COPY

COPY is a special PostgreSQL command that ingests a file directly into a database table. This allows to ingest data faster than by using individual INSERT queries. PgDog supports parsing this command, sharding the file automatically, and splitting the data between shards, transparently to the application.

How it works

Data sent via COPY is formatted using one of 3 possible formats:

CSV (comma-separated values)
Text (PostgreSQL version of CSV, with \t as the delimiter)
Binary (not frequently used)

PgDog supports both CSV and text formats out of the box.

Expected syntax

COPY commands sent through PgDog should specify table columns explicitly. This allows PgDog to parse the data stream correctly, knowing which column is the sharding key.
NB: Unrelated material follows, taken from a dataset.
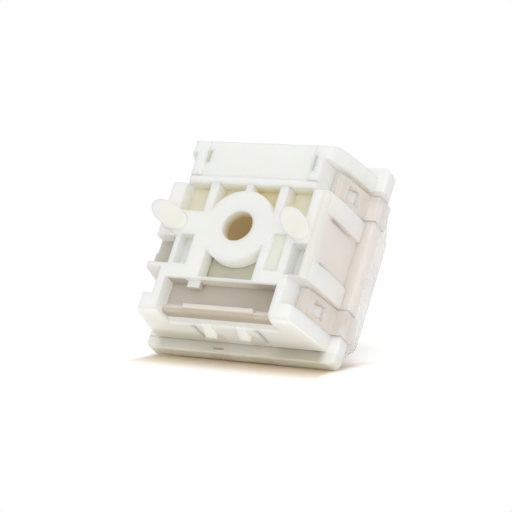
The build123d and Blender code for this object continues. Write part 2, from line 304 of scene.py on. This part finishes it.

Take the following example:

TableData

CREATE TABLE "users" (
  id BIGINT PRIMARY KEY,
  email VARCHAR NOT NULL UNIQUE
)

id,email
1,[email protected]
2,[email protected]
3,[email protected]

To ingest this data into the table, the following query should be used:

COPY "users" ("id", "email") FROM STDIN CSV HEADER;

This query specifies the column order, the file format, and that the file contains a header which should be ignored. If you're using psql, replace the COPY with the special \copy command.

Note

While it's technically feasible to use the CSV header to determine the column order, it's possible to supply files without headers, and that would require PgDog to fetch the schema definition from the database, making this a more complex, multi-step process.

Performance

Theoretically, by adding N nodes to a sharded cluster, the performance of COPY increases N times. Data sent through COPY is ingested into shards in parallel. This makes the performance of COPY as fast as data nodes can write data and the network can send/receive messages. The cost of parsing and sharding CSV data in PgDog is negligibly small.